In Haruhi Suzumiya, Yuki Nagato is an alien observer, sent to gather data on Haruhi Suzumiya. She hardly has a past as tortured or significant to the narrative as Rei Ayanami does in Evangelion; however, she shares a similar visual progression through facial expressions. Every tic and lingering moment counts, culminating in emotional buildup so powerful that it alters reality.
As an aforementioned giftia with limited time to be the unique entity of Isla, Plastic Memories‘ heroine certainly fits the Rei Ayanami mold. Unfortunately, the series spent more time on stereotypical romantic comedy mishaps than showing nuances in Isla’s character. While Plastic Memories has hinted at prior struggles that she has had – to the point where other characters remark that she’s trying to be a machine in order to avoid the heartbreak that accompanies the end of a giftia’s life – every other giftia in the series acts like a normal human. Within the Terminal Service where Isla works, there are three giftias, all whom blend in easily with the staff. Additionally, the giftias they meet while working are all fully functioning human personalities no different than the average person on the street.
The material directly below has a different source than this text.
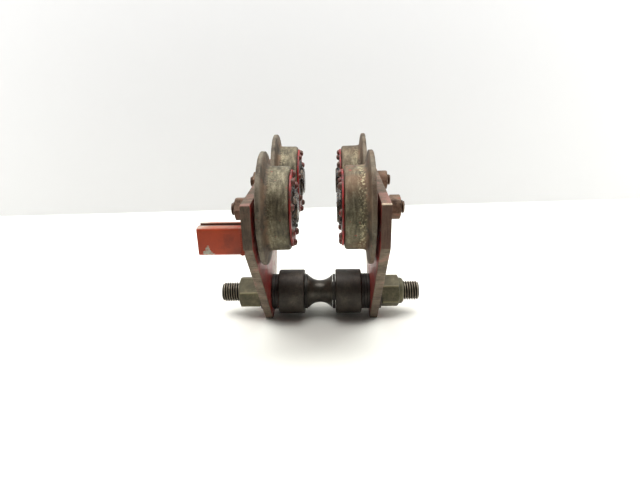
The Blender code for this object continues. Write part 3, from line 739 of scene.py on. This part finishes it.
def make_wheel(station, finishes):
    """A wheel with its cover plate and rivets."""
    side = side_of(station)
    body = "wheel_" + station
    number = STATIONS.index(station)
    place = axle_place(station)
    direction = INWARD[side]
    bm = moved(faced(turned(subdivided(wheel_outline(), 1.5 * MM), 168), direction), place)
    wear(bm, 0.28 * MM, 9.0 * MM, number)
    wear(bm, 0.10 * MM, 1.6 * MM, number + 10)
    steel = wheel_steel(station, BRASSY_SHARE[station], BROWN_SHARE[station])
    piece("worn_wheel_" + station, bm, [steel], body, ["wheel_" + station])
    cover = rounded([
        (COVER_BACK, 16.1 * MM, 0.0),
        (COVER_BACK, COVER_RADIUS, 0.2 * MM),
        (COVER_FACE, COVER_RADIUS, 0.6 * MM),
        (COVER_FACE, 19.0 * MM, 0.8 * MM),
        (COVER_FACE + 0.5 * MM, 17.6 * MM, 0.5 * MM),
        (COVER_FACE + 0.5 * MM, 16.1 * MM, 0.3 * MM),
    ], 4)
    bm = moved(faced(turned(subdivided(cover, 1.5 * MM), 160), direction), place)
    piece("painted_cover_" + station, bm, [cover_paint(station)], body, ["cover_plate_" + station])
    heads = []
    for rivet in range(8):
        angle = math.tau * rivet / 8 + math.radians(WHEEL_TURN[station])
        head = rivet_head(3.5 * MM, 3.1 * MM, number * 8 + rivet)
        circle = 29.9 * MM
        offset = Vector((COVER_FACE, -circle * math.cos(angle), circle * math.sin(angle)))
        heads.append(moved(head, offset))
    bm = gather(heads)
    if direction < 0.0:
        bmesh.ops.scale(bm, verts=bm.verts, vec=(-1.0, 1.0, 1.0))
    moved(bm, place)
    piece("rivets_" + station, bm, [finishes["rivet"]], body, ())


def make_axle(station, finishes):
    """Axle stud with its greasy head, thread end, nut and spring washer."""
    side = side_of(station)
    body = side + "_side"
    number = STATIONS.index(station)
    place = axle_place(station)
    direction = INWARD[side]
    top = AXLE_HEAD_FACE
    head = rounded([
        (top - 1.1 * MM, 0.0, 0.0),
        (top - 0.2 * MM, 2.2 * MM, 0.3 * MM),
        (top - 0.2 * MM, 8.6 * MM, 0.5 * MM),
        (top - 1.7 * MM, 9.2 * MM, 0.4 * MM),
        (top - 1.7 * MM, 10.6 * MM, 0.4 * MM),
        (top, 11.0 * MM, 0.4 * MM),
        (top, 12.8 * MM, 0.5 * MM),
        (top - 1.2 * MM, 13.4 * MM, 0.5 * MM),
        (top - 1.6 * MM, AXLE_HEAD_RADIUS, 0.8 * MM),
        (28.0 * MM, AXLE_HEAD_RADIUS, 0.3 * MM),
        (28.0 * MM, 9.7 * MM, 0.0),
        (0.3 * MM, 9.7 * MM, 0.3 * MM),
        (0.3 * MM, 5.0 * MM, 0.0),
        (-12.0 * MM, 5.0 * MM, 0.0),
        (-12.0 * MM, 0.0, 0.0),
    ], 4)
    bm = moved(faced(turned(head, 96), direction), place)
    piece("axle_head_" + station, bm, [finishes["hub"]], body, ["axle_stud_" + station])
    thread = threaded(11.0 * MM, -AXLE_END, 6.0 * MM, 1.05 * MM, 1.75 * MM, 1.0 * MM, 48)
    thread = moved(faced(thread, -direction), place)
    piece("axle_thread_" + station, thread, [finishes["axle_thread"][station]], body, (), 40.0)
    rng = random.Random(40 + number)
    lumps = []
    head = AXLE_HEAD_FACE - 1.4 * MM
    for lump in range(48):
        angle = rng.uniform(0.0, math.tau)
        off, level = rng.choice((
            (rng.uniform(8.0, 13.0), head),
            (rng.uniform(14.6, 15.4), rng.uniform(COVER_FACE, head)),
            (rng.uniform(16.0, 21.0), COVER_FACE),
        ))
        off *= MM
        at = Vector((level, off * math.cos(angle), off * math.sin(angle)))
        lumps.append(grease_lump(at, rng.uniform(0.7, 2.0) * MM, rng.uniform(0.5, 0.8), lump + number * 31))
    bm = moved(faced(gather(lumps), direction), place)
    piece("hub_grease_" + station, bm, [finishes["grease"]], body, (), 80.0)
    outer = -reach("axle_nut_" + station, station)[1]
    height = 9.7 * MM
    flats = 18.6 * MM
    corner = flats / math.sqrt(3)
    nut = hex_nut([
        (0.0, 5.9 * MM, 0.0),
        (0.0, flats / 2, 0.2 * MM),
        (0.7 * MM, corner, 0.2 * MM),
        (height - 0.6 * MM, corner, 0.2 * MM),
        (height, flats / 2, 0.2 * MM),
        (height, 6.9 * MM, 0.2 * MM),
        (height - 0.9 * MM, 5.9 * MM, 0.0),
    ], flats, 72)
    faced(nut, -direction)
    turn = Matrix.Rotation(math.radians(-AXLE_NUT_TURN[station]), 3, "X")
    bmesh.ops.rotate(nut, verts=nut.verts, cent=(0, 0, 0), matrix=turn)
    moved(nut, place - Vector((direction * outer, 0.0, 0.0)))
    piece("rusty_nut_" + station, nut, [finishes["rusty"]], body, ["axle_nut_" + station])
    _, high = reach("lock_washer_" + station, station)
    ring = rounded([
        (0.0, 6.4 * MM, 0.2 * MM),
        (0.0, 10.3 * MM, 0.3 * MM),
        (2.4 * MM, 10.3 * MM, 0.3 * MM),
        (2.4 * MM, 6.4 * MM, 0.2 * MM),
    ], 2)
    washer = turned(ring, 60, math.radians(346.0), 0.35 * MM)
    washer = moved(faced(washer, -direction), place + Vector((direction * high, 0.0, 0.0)))
    piece("spring_washer_" + station, washer, [finishes["rusty"]], body, ["lock_washer_" + station])
    for node in ("outer_race_", "inner_race_", "ball_cage_"):
        repaint(node + station, finishes["ground"])
    repaint("axle_spacer_" + station, finishes["hub"])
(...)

So what makes Isla different? Why does she alone act like a robot?
One can make the argument for Rei, whose existence is significantly different than the humans she meets, that retreating into a nebulous shell under the realization that she is expendable, makes sense, especially within the context of Evangelion as a whole. Likewise Yuki’s detached coldness, within the context of Haruhi Suzumiya, is understandable. Haruhi’s protagonist, Kyon, even comments off-handedly that Yuki’s superiors should have given her more of a personality following his encounter with a similar being, Ryoko Asakura. The Haruhi franchise also offers an alternate, human Yuki Nagato in The Disappearance of Haruhi Suzumiya and The Disappearance of Nagato Yuki-chan timelines. In these iterations, Yuki is a shy and quiet girl, but lacks the cold detachment of her alien counterpart.
Isla is a completely different case than either Rei or Yuki, because Isla’s circumstances are not unique.
Unless Plastic Memories follows a similar path to Chobits, making Isla a prototype of some sort, Isla is simply another giftia, much like male protagonist Tsukasa Mizugaki is just another human male. The series reveals that Isla’s expiration date is swiftly approaching, but also makes it apparent within the same episode that giftias aren’t programmed to forget or decline. In further episodes, it is revealed what happens following the end of a giftia’s lifespan, and while it’s not pretty, it is also completely different than Isla’s remote personality.
There are two primary reasons for Isla to act the way she does. The first is for the benefit of an audience who gravitates towards the Rei Ayanami archetype. The second involves Tsukasa’s role as a potential romantic partner for Isla.
Every other giftia in the series acts just as the in-universe humans do. In the words of one of Tsukasa’s co-workers, you wouldn’t know a giftia from a human upon meeting them. That is, unless the giftia is Isla. Her circumstances aren’t unique but her actions are, and the dissonance it causes while watching Plastic Memories is striking.